During the medieval period, Rye was an atient town of the cinque ports on the south coast of England who were responsible for providing ships to the king in order to defend the country. In return the towns received many freedoms of self government. During the 14th Century, Edward III granted permission for the defences of Rye to be upgraded. A new curtain wall for the town was built, and Rye Castle formed part of these new defences, and the castle may alternatively date from this period as mentioned. Once these new defences were complete Rye became a full cinque port rather than an antient town.
Rye was attacked during the period on many occasions, but by the end of the 14th Century the castle was no longer used to defend the town. Over the course of about 60 years until 1430, the castle was used as a prison and as the town hall. In 1430, the castle was sold to Jean de Ypres, which is where the castle gets its alternative name from – Ypres Tower.

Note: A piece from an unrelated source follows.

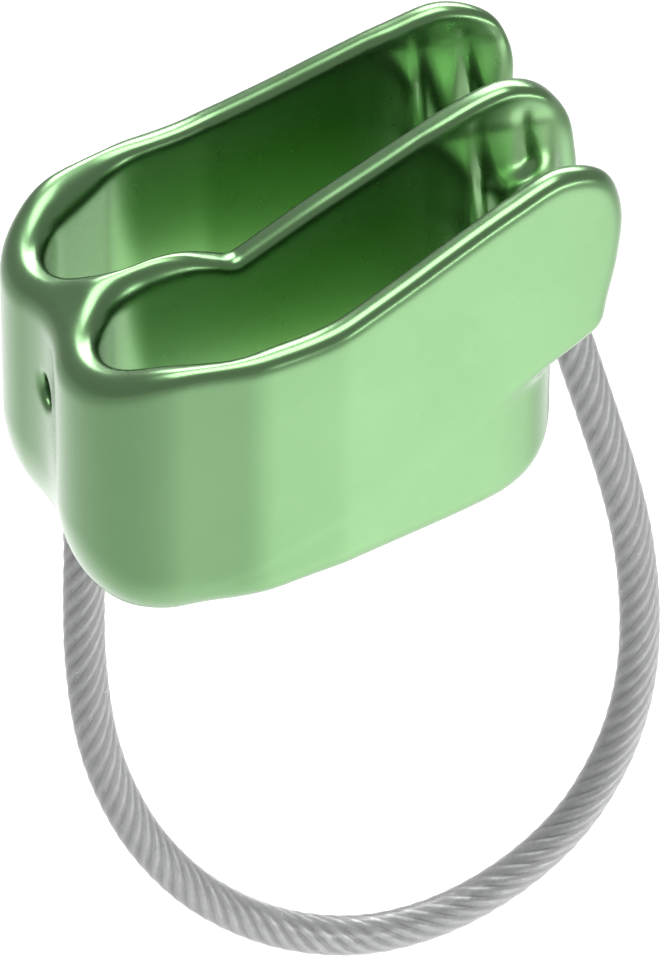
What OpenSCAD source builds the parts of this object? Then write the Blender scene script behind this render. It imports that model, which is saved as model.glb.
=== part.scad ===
// Tubular belay device: a forged two-slot body with a sheathed wire-rope keeper loop.
// Millimetres. +X runs towards the braking nose, +Y across both rope slots, +Z up along the slots.
// The origin is where the carabiner bears: on the middle plane, under the centre of the body.

/* [Body] */
// Thickness of each outer cheek plate
cheek_t = 3.0; // [2.6:0.1:3.4]
// Thickness of the web between the two rope slots
web_t = 3.0; // [2.6:0.1:3.6]
// Thickness of the wall that closes both slots at the heel
heel_wall_t = 4.7; // [4.3:0.1:5.2]
// Thickness of the wall that closes both slots under the nose
nose_wall_t = 3.9; // [3:0.1:4.4]
// Clear width of one rope slot at its widest
slot_w = 17.0; // [15:0.1:17.6]
// Clear length of one rope slot
slot_len = 40.8; // [38:0.1:42]
// Outside width of the body at its widest
body_w = 43.0; // [41:0.1:44]

/* [Braking nose] */
// Height of the bottom of the V channels above the carabiner seat
v_floor_z = 20; // [18:0.5:23]
// Height at which the V channels reach their full width
v_top_z = 34; // [32:0.5:36]
// Radius of the rounded bottom of each V channel
v_floor_r = 2.2; // [1.5:0.1:3]
// Radius of the valleys between the friction ridges
valley_r = 1.3; // [0.9:0.1:1.6]
// Distance between two friction ridges
ridge_pitch = 4.6; // [4:0.1:5]

/* [Keeper cable] */
// Outside diameter of the clear sheath
sheath_d = 4.2; // [3.8:0.1:4.4]
// Diameter of the wire rope inside the sheath
rope_d = 3.2; // [2.8:0.1:3.2]
// Outside diameter of the swaged end ferrules
ferrule_d = 4.4; // [4.2:0.1:4.6]
// Length of each ferrule
ferrule_len = 8; // [6:0.5:8.5]
// Diameter of the staking hole in the heel groove
staking_d = 3.5; // [2.5:0.1:3.8]
// Lean of the nose end of the cable from vertical, in degrees
nose_lean = 18; // [16:1:20]

/* [Hidden] */

far = 100;
bore_gap = 0.02;
swage_gap = 0.06;
sheath_gap = 0.08;

// Rope slot on the +Y side, as circles [x, y, radius] whose hull is its outline.
heel_x = -20.3;
slot_nose_x = heel_x + slot_len;
slot_y = web_t / 2;
slot_r = slot_w / 2;
belly_y = body_w / 2 - cheek_t - slot_r;
belly_x = [-7.5, -1];
heel_r = 6.9;
nose_r = 6.0;
slot_circles = [
    [heel_x + heel_r, slot_y + heel_r, heel_r],
    [belly_x[0], belly_y, slot_r],
    [belly_x[1], belly_y, slot_r],
    [slot_nose_x - nose_r, belly_y + 0.2, nose_r],
    [slot_nose_x - nose_r, slot_y + nose_r, nose_r],
];

// Outside of the body on the +Y side, in the same way; the cheek plates taper to the nose.
tip = [31.5, 15.2, cheek_t / 2];
nose_x = 28.5;
nose_inner_y = 14.1;
plate_taper = 8.5;
nose_start = 16;
outer_circles = [
    [heel_x + heel_r, slot_y + heel_r, heel_r + heel_wall_t],
    [belly_x[0], belly_y, slot_r + cheek_t],
    [belly_x[1], belly_y, slot_r + cheek_t],
    tip,
];

// Below the nose each side ends in a round lobe, and what lies outside it is cut away.
lobe_r = 9;
lobe_x = slot_nose_x + nose_wall_t - lobe_r;
undercut_plan = concat(
    [[lobe_x + 1.5, far], [lobe_x + 1.5, body_w / 2]],
    [for (t = [72 : -9 : -90]) [lobe_x + lobe_r * cos(t), belly_y + lobe_r * sin(t)]],
    [[slot_nose_x + 1.4, belly_y - lobe_r], [slot_nose_x + 1.4, 0], [far, 0], [far, far]]
);
undercut_side = [[10, -far], [10, 10.7], [18.5, 14.2], [24.4, 16.8], [40, 18], [40, -far]];

// Side outline of the body and its cheek plates, [x, z], joined by a smooth closed curve.
side_points = [
    [-25, 8], [-25, 16], [-24.2, 20.6], [-21.5, 22.9], [-18.5, 24.5], [-15, 25.4], [-9, 26.1], [-2, 27.4],
    [5, 30.2], [12, 33.4], [18, 36], [23.5, 37.8], [28.5, 36.1], [30.5, 31.5], [30.1, 26],
    [28.8, 20.5], [26.6, 17], [24.4, 14.5], [23.6, 11], [22, 7.4], [18.5, 4.6], [13, 2.4],
    [0, -0.3], [-12, -3.7], [-17, -4.4], [-21, -3.6], [-24, -0.4],
];

// Top of the web between the slots, [x, z]: a saddle at the heel, then a straight rise to the nose.
web_top_points = [
    [-15, 26.2], [-12, 25.9], [-8, 25.2], [-4.5, 24.2], [3, 28.3], [11, 32.6], [19, 36.8],
    [24.5, 38.6], [29, 39.5],
];
// The web's own nose, which stands out past the cheek plates.
web_tip_points = [
    [22, 24], [23, 36.8], [25.4, 37.4], [28.3, 36.2], [30.6, 33.2], [31.4, 29.5], [31.6, 26], [30.9, 21],
    [29.4, 18], [25, 19],
];

// Ends of the cable: a vertical bore in the heel, a leaning one in the nose of the web.
heel_bore_x = -20.1;
heel_mouth_z = -3;
heel_bore_top_z = 17.6;
nose_mouth = [28.6, 15.8];
nose_bore_len = 12.5;
lean_dir = [-sin(nose_lean), cos(nose_lean)];
function along_nose(s) = nose_mouth + s * lean_dir;
ferrule_inset = 3.5;
valley_lean = 14;
ridge_lean = 6;
v_step = 0.15;
v_overlap = 1.2;
valley_rise = 3;
valley_bite = 0.2;
boss_r = ferrule_d / 2 + 1.3;
staking_z = 12.6;
groove_x = -23;
heel_fill = 8;
nose_fill_w = 22;

// Route of the wire rope in the middle plane, [x, z], from the heel ferrule to the nose ferrule.
route = [
    [heel_bore_x, heel_bore_top_z - 1], [heel_bore_x, 8], [heel_bore_x, 0], [heel_bore_x, -7],
    [-20.3, -14], [-20.2, -21.5], [-19.3, -30], [-17.4, -37.5], [-14.2, -45], [-9.5, -52],
    [-3.8, -57.5], [2.5, -61.4], [9.5, -63.6], [16.5, -63.6], [23, -61.7], [28.5, -58.5],
    [33, -54.2], [36.3, -48.8], [38.5, -42.8], [39.6, -36], [39.6, -28], [38.6, -19.5],
    [36.8, -11.5], [34.5, -3.5],
    along_nose(-5), along_nose(3), along_nose(nose_bore_len - 1),
];
sheath_first = 1;
sheath_last = len(route) - 2;
ring_sides = 8;

body_colour = "#8fcf8a";
steel_colour = "#b9bcc0";
sheath_colour = "#dfe3e6";

// Outline of the hull of circles, grown by g.
function reach(c, d) = c[0] * d[0] + c[1] * d[1] + c[2];
function furthest(cs, d, k = 0, best = 0) =
    k == len(cs) ? best : furthest(cs, d, k + 1, reach(cs[k], d) > reach(cs[best], d) ? k : best);
function wrap_outline(cs, n = 60) = [
    for (k = [0 : n - 1])
        let (t = 360 * k / n, d = [cos(t), sin(t)], c = cs[furthest(cs, d)])
            [c[0] + c[2] * d[0], c[1] + c[2] * d[1]]
];

// Catmull-Rom curves through a list of points.
function blend4(a, b, c, d, t) =
    0.5 * (2 * b + (c - a) * t + (2 * a - 5 * b + 4 * c - d) * t * t
        + (3 * b - a - 3 * c + d) * t * t * t);
function closed_curve(p, steps = 4) = [
    for (i = [0 : len(p) - 1], k = [0 : steps - 1])
        let (n = len(p))
            blend4(p[(i + n - 1) % n], p[i], p[(i + 1) % n], p[(i + 2) % n], k / steps)
];
function open_curve(p, steps = 4) = [
    for (i = [0 : len(p) - 2], k = [0 : steps - 1])
        blend4(p[max(i - 1, 0)], p[i], p[i + 1], p[min(i + 2, len(p) - 1)], k / steps),
    p[len(p) - 1],
];

// A solid swept from an outline drawn in X and Z, centred on the middle plane.
module across(width, outline) {
    rotate([90, 0, 0]) linear_extrude(width, center = true) polygon(outline);
}

// A solid swept from an outline drawn in X and Y.
module up(outline) {
    translate([0, 0, -far / 2]) linear_extrude(far) polygon(outline);
}

module both_sides() {
    children();
    mirror([0, 1, 0]) children();
}

// The whole body before anything is cut through it: two lobed halves and a filled heel and nose.
module blank() {
    intersection() {
        across(far, closed_curve(side_points));
        union() {
            both_sides() up(wrap_outline(outer_circles));
            translate([groove_x, -heel_fill / 2, -far / 2]) cube([heel_fill, heel_fill, far]);
            translate([0, -nose_fill_w / 2, -far / 2]) cube([nose_x, nose_fill_w, far]);
        }
    }
}

module undercut() {
    intersection() {
        up(undercut_plan);
        across(far, undercut_side);
    }
}

// Everything above the top of the web, between the slots.
module over_web() {
    across(2 * slot_y + 1, concat([[-15, far]], open_curve(web_top_points), [[far, far]]));
}

module cable_boss() {
    translate([nose_mouth[0], 0, nose_mouth[1]])
        rotate([0, -nose_lean, 0]) cylinder(r = boss_r, h = nose_bore_len, $fn = 48);
}

// V channel on the +Y side: one half lies along the web, the other along the tapering cheek plate,
// and the two overlap in the middle.
v_mid_y = (slot_y + nose_inner_y) / 2;
v_half = (nose_inner_y - slot_y) / 2 - v_step;
function v_arc(first) = [
    for (t = [first : 20 : first + 60]) [v_floor_r * cos(t), v_floor_z + v_floor_r * (1 + sin(t))]
];
floor_arc = v_arc(200);
web_half = concat(
    [[-v_half, far], [-v_half, v_top_z]],
    floor_arc,
    [[v_overlap, floor_arc[3][1]], [v_overlap, far]]
);
plate_half = [for (q = web_half) [-q[0], q[1]]];

module along_nose_x(section) {
    translate([-nose_start, 0, 0]) rotate([90, 0, 90]) linear_extrude(2 * nose_start) polygon(section);
}

// Leaning valley in a wall of the channel; the metal between two valleys is a friction ridge.
module valley(side) {
    valley_len = v_top_z - v_floor_z - valley_rise;
    translate([0, side * (v_half - valley_r + valley_bite), v_top_z])
        rotate([-side * valley_lean, -ridge_lean, 0])
            translate([0, 0, -valley_len]) cylinder(r = valley_r, h = valley_len, $fn = 32);
}

module v_channel() {
    translate([nose_x, v_mid_y, 0]) {
        along_nose_x(web_half);
        rotate([0, 0, -plate_taper]) along_nose_x(plate_half);
        for (k = [0, 1]) {
            x = slot_nose_x + 0.3 + k * ridge_pitch - nose_x;
            translate([x, 0, 0]) valley(-1);
            rotate([0, 0, -plate_taper]) translate([x, 0, 0]) valley(1);
        }
    }
}

module ferrule_bore(depth) {
    translate([0, 0, -far / 4]) cylinder(d = ferrule_d + 2 * bore_gap, h = depth + far / 4, $fn = 48);
}

module body() {
    color(body_colour) difference() {
        union() {
            difference() {
                blank();
                both_sides() {
                    undercut();
                    up(wrap_outline(slot_circles));
                    v_channel();
                }
                over_web();
            }
            across(web_t, web_tip_points);
            cable_boss();
        }
        translate([heel_bore_x, 0, heel_mouth_z]) ferrule_bore(heel_bore_top_z - heel_mouth_z);
        translate([nose_mouth[0], 0, nose_mouth[1]]) rotate([0, -nose_lean, 0]) ferrule_bore(nose_bore_len);
        translate([heel_bore_x - 10, 0, staking_z])
            rotate([0, 90, 0]) cylinder(d = staking_d, h = 10, $fn = 32);
    }
}

// Steel sleeve swaged on the end of the rope, standing on its lower end.
module ferrule() {
    color(steel_colour) difference() {
        cylinder(d = ferrule_d, h = ferrule_len, $fn = 48);
        translate([0, 0, -1]) cylinder(d = rope_d + 2 * swage_gap, h = ferrule_len + 2, $fn = 48);
    }
}

module heel_ferrule() {
    translate([heel_bore_x, 0, heel_bore_top_z - 1 - ferrule_len]) ferrule();
}

module nose_ferrule() {
    translate([nose_mouth[0], 0, nose_mouth[1]])
        rotate([0, -nose_lean, 0]) translate([0, 0, ferrule_inset]) ferrule();
}

// Rings of a cord: each lies across the route, which stays in the middle plane.
function heading(p, i) = let (d = p[min(i + 1, len(p) - 1)] - p[max(i - 1, 0)]) d / norm(d);
function ring(p, i, r) =
    let (h = heading(p, i), side = [h[1], -h[0]])
        [for (k = [0 : ring_sides - 1])
            let (t = 360 * k / ring_sides)
                [p[i][0] + r * cos(t) * side[0], r * sin(t), p[i][1] + r * cos(t) * side[1]]];
function skin(i, k, n) =
    let (a = i * n + k, b = i * n + (k + 1) % n) [a + n, b + n, b, a];

// A solid through rings of points that follow each other.
module through_rings(rings) {
    n = len(rings[0]);
    last = len(rings) - 1;
    polyhedron(
        points = [for (r = rings) each r],
        faces = [
            [for (k = [0 : n - 1]) k],
            for (i = [0 : last - 1], k = [0 : n - 1]) skin(i, k, n),
            [for (k = [n - 1 : -1 : 0]) last * n + k],
        ]
    );
}

module cord(p, r) {
    through_rings([for (i = [0 : len(p) - 1]) ring(p, i, r)]);
}

module wire_rope() {
    color(steel_colour) cord(route, rope_d / 2);
}

module cable_sheath() {
    p = [for (i = [sheath_first : sheath_last]) route[i]];
    color(sheath_colour, 0.6) difference() {
        cord(p, sheath_d / 2);
        cord(route, rope_d / 2 + sheath_gap);
    }
}

body();
heel_ferrule();
nose_ferrule();
wire_rope();
cable_sheath();
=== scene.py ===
import math

import bpy
import numpy as np
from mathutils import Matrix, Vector


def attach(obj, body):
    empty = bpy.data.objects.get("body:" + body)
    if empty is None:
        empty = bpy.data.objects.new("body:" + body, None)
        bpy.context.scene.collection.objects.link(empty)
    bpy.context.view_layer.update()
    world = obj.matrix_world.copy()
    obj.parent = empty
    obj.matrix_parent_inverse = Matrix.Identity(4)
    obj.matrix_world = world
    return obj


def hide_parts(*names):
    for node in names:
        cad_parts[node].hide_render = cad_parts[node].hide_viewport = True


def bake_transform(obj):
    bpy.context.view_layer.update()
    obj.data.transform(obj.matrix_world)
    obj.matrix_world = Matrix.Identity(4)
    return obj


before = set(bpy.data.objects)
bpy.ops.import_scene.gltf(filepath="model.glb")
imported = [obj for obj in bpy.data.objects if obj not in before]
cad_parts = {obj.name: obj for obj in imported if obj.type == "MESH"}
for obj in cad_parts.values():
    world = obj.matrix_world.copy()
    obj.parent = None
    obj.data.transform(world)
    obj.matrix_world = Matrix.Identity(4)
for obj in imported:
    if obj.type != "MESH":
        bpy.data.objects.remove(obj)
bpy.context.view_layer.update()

MM = 0.001
Y_AXIS = np.array([0.0, 1.0, 0.0])


def deg(angle):
    return math.radians(angle)


# ---------------------------------------------------------------- camera

AZIMUTH, ELEVATION = deg(-20), deg(35)
TARGET = Vector((6.05, 0.0, -5.0)) * MM
DISTANCE = 0.84
LENS, SENSOR = 315, 36
NEAR_CLIP = 0.01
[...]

In the early 16th Century, the local council purchased the tower back and used it as a prison. Over the next 500 or so years, the defences at Rye were improved or decommissioned depending on the threat from the continent. The castle was also continually used as a prison until 1865, when it was decided it should only be used for short-term confinement. This use was discontinued in 1891.
The castle was also partially used as a soup kitchen from 1870 until 1895, it also functioned as the town mortuary with this use continuing until 1959 (the mortuary was based in the castle basement)..
In 1954, the castle opened to the public as a museum with exhibits on the ground and first floors.
Today, the castle still houses part of the museum and is open to the public.